An 8 year contract for a catcher… The Twins were paying him at a rate that you would expect him to catch that entire contact for at least 140 games a year.
There’s quite a few very long-term “hometown discount” contracts signed in the 2010-11 timeframe that proving to be major obstacles for teams — not only Mauer, but Troy Tulowitzki, Carlos Gonzalez and Ryan Braun.
It’s definitely not pretty, but the Twins were really handcuffed. Mauer won an MVP in the final season at the Metrodome and would’ve hit free agency a year later. The front office had to weigh that contract against what would be an unimaginable PR nightmare of having their hometown MVP leave to sign in Boston or New York a year after Target Field opened.
I don’t know how they won as many games as they did. You combine a pitching staff of guys that mostly pitch to contact with a lousy defense behind them, and you’re not going to win a lot of games.
I don’t know about about 2015, but after that the Twins should be in fine shape. The article says they have about $25mil to spend, but considering where their payroll was at 3 years ago, $35mil if the Pohlad’s are in a good mood could be reasonable. Let’s say they went out and got themselves a Nelson Cruz type, and a James Shields type (I’m throwing names out here). The opening day lineup for 2016 would look like this…
7 of 9 are 20+ homer guys, with a couple in the middle 30+ homer guys. Heck, your 9th man was an All Star this year.
Trevor May/Tommy Milone
(With Jose Berrios and Kohl Stewert knocking on the door)
Think you are a bit over optimistic with the numbers, but agree that roster has good potential…..now whether or not they reach that potential is iffy. The team made a good first step towards improving on Monday this week and keeping fingers crossed the new coaching staff is able to get the best out of the team.
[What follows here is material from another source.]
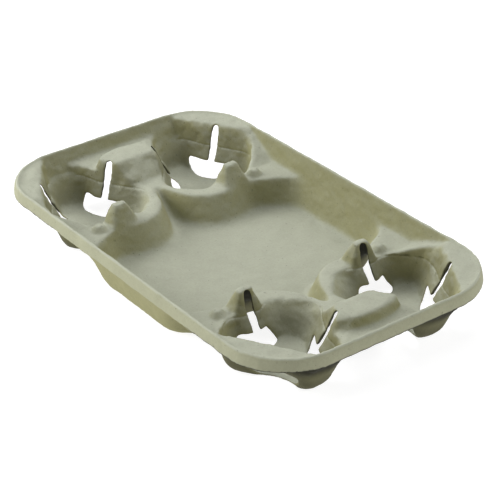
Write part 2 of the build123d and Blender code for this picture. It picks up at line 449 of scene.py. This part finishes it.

That’s true, I may very well be off, but if you take the estimated payroll of $70m, they could spend $42m to get it back to the $112m it was back in ’11. Heck, they had 2 years recently where it was $27m higher than it was now. So saying that I could see them spending $35m isn’t that far out…
Unassisted Triple Play
Am I the only one who thinks Joe Mauer is underpaid? Ok, yes, I am the only one. Twins FO – quit messing around and PAY JOE MAUER!
Love your sarcasm.
Unassisted Triple Play
And so am I, love your sarcasm.
Do any of you guys know if the Twins cut Chris Colabello?? Thank you
I haven’t heard anything about it yet, but i’m sure they will try sending him to Korea or something like they did last year before sending Andrew Albers over there. But Colabello has no future with the twins, especially with all the young guys coming up.
Frugal ownership will always be the downfall of this team.
Isn’t Eduardo Escobar also a Super 2?